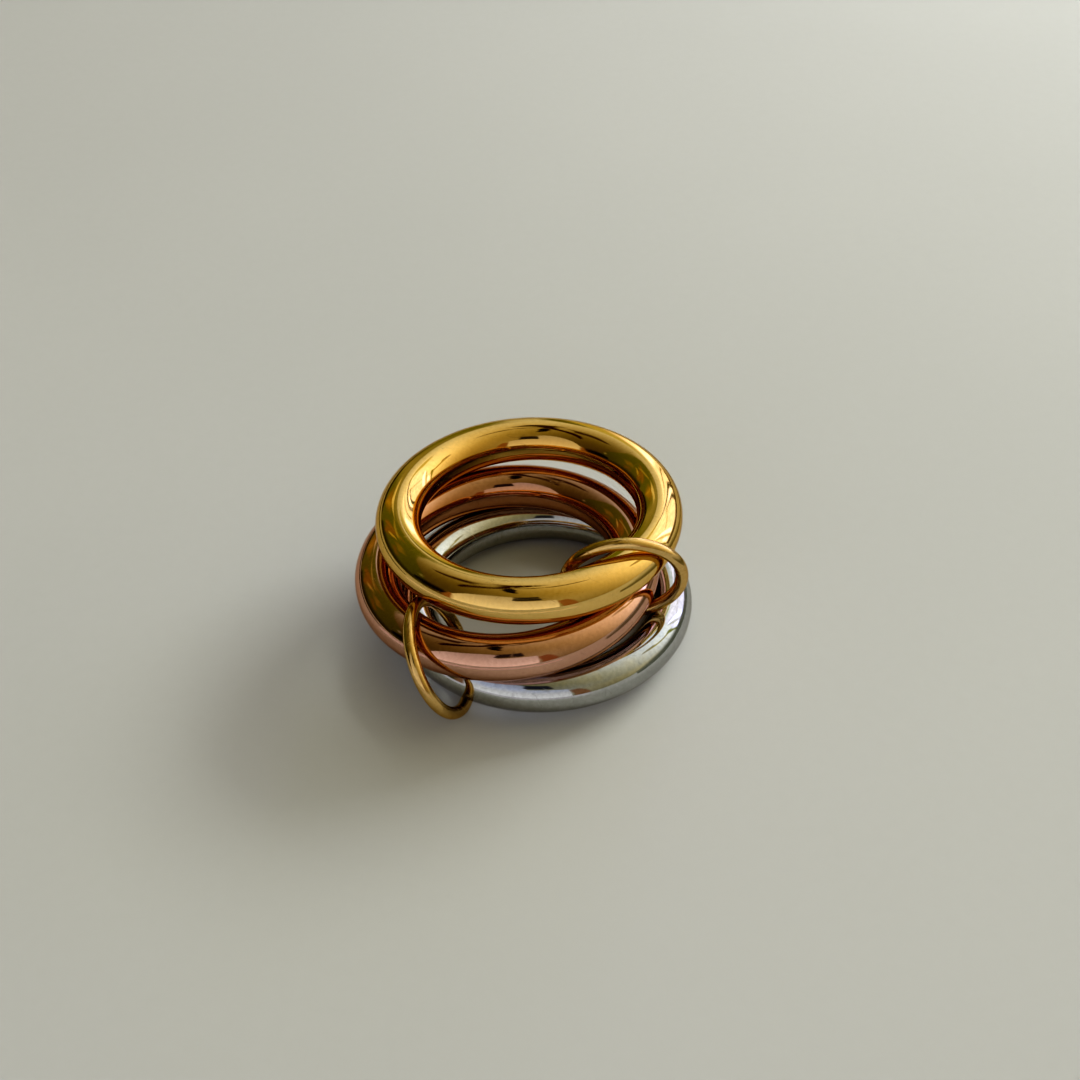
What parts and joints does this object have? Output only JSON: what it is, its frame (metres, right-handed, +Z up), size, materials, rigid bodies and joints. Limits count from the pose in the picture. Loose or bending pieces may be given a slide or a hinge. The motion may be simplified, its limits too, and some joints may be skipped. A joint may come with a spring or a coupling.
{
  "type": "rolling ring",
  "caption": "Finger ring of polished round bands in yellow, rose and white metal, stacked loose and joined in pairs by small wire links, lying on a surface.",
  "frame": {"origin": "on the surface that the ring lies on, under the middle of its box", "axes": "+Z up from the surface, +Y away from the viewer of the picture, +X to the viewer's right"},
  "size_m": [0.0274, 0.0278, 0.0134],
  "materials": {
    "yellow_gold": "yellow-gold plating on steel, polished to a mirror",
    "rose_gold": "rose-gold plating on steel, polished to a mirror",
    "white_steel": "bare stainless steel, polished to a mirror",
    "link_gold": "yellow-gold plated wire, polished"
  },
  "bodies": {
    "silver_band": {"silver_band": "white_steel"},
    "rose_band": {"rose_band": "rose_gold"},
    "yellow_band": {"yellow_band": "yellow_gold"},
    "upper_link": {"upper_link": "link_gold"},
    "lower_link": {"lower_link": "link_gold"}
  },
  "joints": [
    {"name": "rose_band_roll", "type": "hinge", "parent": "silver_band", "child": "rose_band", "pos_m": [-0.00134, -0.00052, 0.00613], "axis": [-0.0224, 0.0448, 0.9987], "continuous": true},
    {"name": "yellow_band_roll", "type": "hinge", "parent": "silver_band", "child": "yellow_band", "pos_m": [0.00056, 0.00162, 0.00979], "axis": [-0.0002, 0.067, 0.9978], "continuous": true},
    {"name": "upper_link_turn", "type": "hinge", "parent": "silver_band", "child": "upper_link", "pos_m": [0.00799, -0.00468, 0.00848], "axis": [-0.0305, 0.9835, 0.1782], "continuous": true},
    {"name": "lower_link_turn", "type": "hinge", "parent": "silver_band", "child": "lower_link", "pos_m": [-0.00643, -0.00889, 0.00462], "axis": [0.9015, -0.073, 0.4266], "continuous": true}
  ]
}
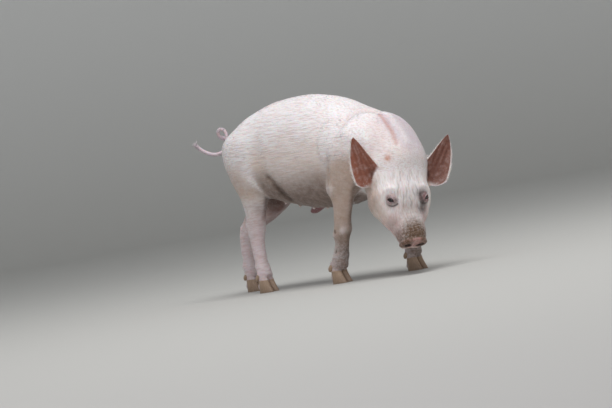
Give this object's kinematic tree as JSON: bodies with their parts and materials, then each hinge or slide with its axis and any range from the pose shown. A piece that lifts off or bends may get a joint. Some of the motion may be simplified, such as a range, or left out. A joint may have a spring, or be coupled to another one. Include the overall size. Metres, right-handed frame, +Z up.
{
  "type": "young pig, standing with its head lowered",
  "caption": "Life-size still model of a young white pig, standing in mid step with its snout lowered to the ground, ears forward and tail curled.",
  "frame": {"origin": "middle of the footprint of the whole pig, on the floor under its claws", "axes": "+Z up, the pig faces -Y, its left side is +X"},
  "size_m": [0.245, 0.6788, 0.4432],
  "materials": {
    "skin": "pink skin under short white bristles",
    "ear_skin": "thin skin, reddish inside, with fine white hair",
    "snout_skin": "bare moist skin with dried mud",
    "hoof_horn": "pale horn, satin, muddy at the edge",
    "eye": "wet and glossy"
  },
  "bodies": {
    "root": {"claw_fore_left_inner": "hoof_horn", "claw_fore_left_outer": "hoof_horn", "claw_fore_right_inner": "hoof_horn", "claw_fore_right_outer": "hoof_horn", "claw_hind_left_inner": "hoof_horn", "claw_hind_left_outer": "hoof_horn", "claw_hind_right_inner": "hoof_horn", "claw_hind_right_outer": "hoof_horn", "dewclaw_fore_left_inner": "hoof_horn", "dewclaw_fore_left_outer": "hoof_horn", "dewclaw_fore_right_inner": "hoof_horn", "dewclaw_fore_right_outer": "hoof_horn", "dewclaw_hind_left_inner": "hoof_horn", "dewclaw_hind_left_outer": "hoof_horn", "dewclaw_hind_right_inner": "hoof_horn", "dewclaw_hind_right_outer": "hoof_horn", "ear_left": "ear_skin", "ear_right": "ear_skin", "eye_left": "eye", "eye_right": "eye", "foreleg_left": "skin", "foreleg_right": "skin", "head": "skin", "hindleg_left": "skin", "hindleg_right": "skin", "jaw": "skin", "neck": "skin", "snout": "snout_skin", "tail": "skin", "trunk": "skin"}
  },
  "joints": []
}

**Goal**. Copy out the lines starting at the one containing "Give this object's" and ending with the last line of the entries. Include nothing else.

**Task answer**.
Give this object's kinematic tree as JSON: bodies with their parts and materials, then each hinge or slide with its axis and any range from the pose shown. A piece that lifts off or bends may get a joint. Some of the motion may be simplified, such as a range, or left out. A joint may have a spring, or be coupled to another one. Include the overall size. Metres, right-handed frame, +Z up.
{
  "type": "young pig, standing with its head lowered",
  "caption": "Life-size still model of a young white pig, standing in mid step with its snout lowered to the ground, ears forward and tail curled.",
  "frame": {"origin": "middle of the footprint of the whole pig, on the floor under its claws", "axes": "+Z up, the pig faces -Y, its left side is +X"},
  "size_m": [0.245, 0.6788, 0.4432],
  "materials": {
    "skin": "pink skin under short white bristles",
    "ear_skin": "thin skin, reddish inside, with fine white hair",
    "snout_skin": "bare moist skin with dried mud",
    "hoof_horn": "pale horn, satin, muddy at the edge",
    "eye": "wet and glossy"
  },
  "bodies": {
    "root": {"claw_fore_left_inner": "hoof_horn", "claw_fore_left_outer": "hoof_horn", "claw_fore_right_inner": "hoof_horn", "claw_fore_right_outer": "hoof_horn", "claw_hind_left_inner": "hoof_horn", "claw_hind_left_outer": "hoof_horn", "claw_hind_right_inner": "hoof_horn", "claw_hind_right_outer": "hoof_horn", "dewclaw_fore_left_inner": "hoof_horn", "dewclaw_fore_left_outer": "hoof_horn", "dewclaw_fore_right_inner": "hoof_horn", "dewclaw_fore_right_outer": "hoof_horn", "dewclaw_hind_left_inner": "hoof_horn", "dewclaw_hind_left_outer": "hoof_horn", "dewclaw_hind_right_inner": "hoof_horn", "dewclaw_hind_right_outer": "hoof_horn", "ear_left": "ear_skin", "ear_right": "ear_skin", "eye_left": "eye", "eye_right": "eye", "foreleg_left": "skin", "foreleg_right": "skin", "head": "skin", "hindleg_left": "skin", "hindleg_right": "skin", "jaw": "skin", "neck": "skin", "snout": "snout_skin", "tail": "skin", "trunk": "skin"}
  },
  "joints": []
}